__Data shown__
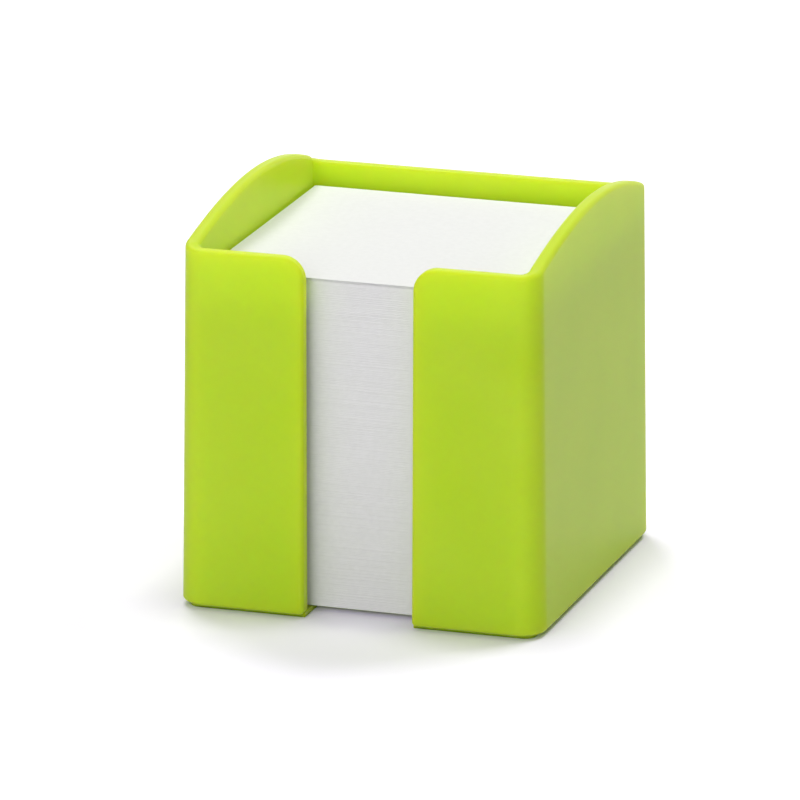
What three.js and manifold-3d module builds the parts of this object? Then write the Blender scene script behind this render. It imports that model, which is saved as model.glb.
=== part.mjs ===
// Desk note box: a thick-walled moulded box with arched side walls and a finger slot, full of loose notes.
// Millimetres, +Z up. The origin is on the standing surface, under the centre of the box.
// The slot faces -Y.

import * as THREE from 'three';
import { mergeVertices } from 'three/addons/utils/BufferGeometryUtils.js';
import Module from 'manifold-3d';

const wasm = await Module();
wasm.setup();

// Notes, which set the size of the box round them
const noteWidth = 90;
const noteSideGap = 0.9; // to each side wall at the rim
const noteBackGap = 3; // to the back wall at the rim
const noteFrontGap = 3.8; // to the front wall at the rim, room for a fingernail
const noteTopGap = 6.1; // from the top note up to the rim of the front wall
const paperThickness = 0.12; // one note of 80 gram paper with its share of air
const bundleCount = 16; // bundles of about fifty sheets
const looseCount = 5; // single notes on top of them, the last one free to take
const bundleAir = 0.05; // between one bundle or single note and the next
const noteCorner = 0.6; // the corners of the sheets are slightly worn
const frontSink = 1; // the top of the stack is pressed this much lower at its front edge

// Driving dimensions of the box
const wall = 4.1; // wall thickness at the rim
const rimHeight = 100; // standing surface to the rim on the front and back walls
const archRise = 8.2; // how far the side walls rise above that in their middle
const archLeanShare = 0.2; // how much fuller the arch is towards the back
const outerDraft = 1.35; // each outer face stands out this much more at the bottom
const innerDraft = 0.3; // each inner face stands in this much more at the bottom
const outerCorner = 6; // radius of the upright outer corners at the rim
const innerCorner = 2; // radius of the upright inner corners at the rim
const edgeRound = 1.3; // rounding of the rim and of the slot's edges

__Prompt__
Copy every line of the listing that contains the word "this".

__Exercise answer__
What three.js and manifold-3d module builds the parts of this object? Then write the Blender scene script behind this render. It imports that model, which is saved as model.glb.
const frontSink = 1; // the top of the stack is pressed this much lower at its front edge
const outerDraft = 1.35; // each outer face stands out this much more at the bottom
const innerDraft = 0.3; // each inner face stands in this much more at the bottom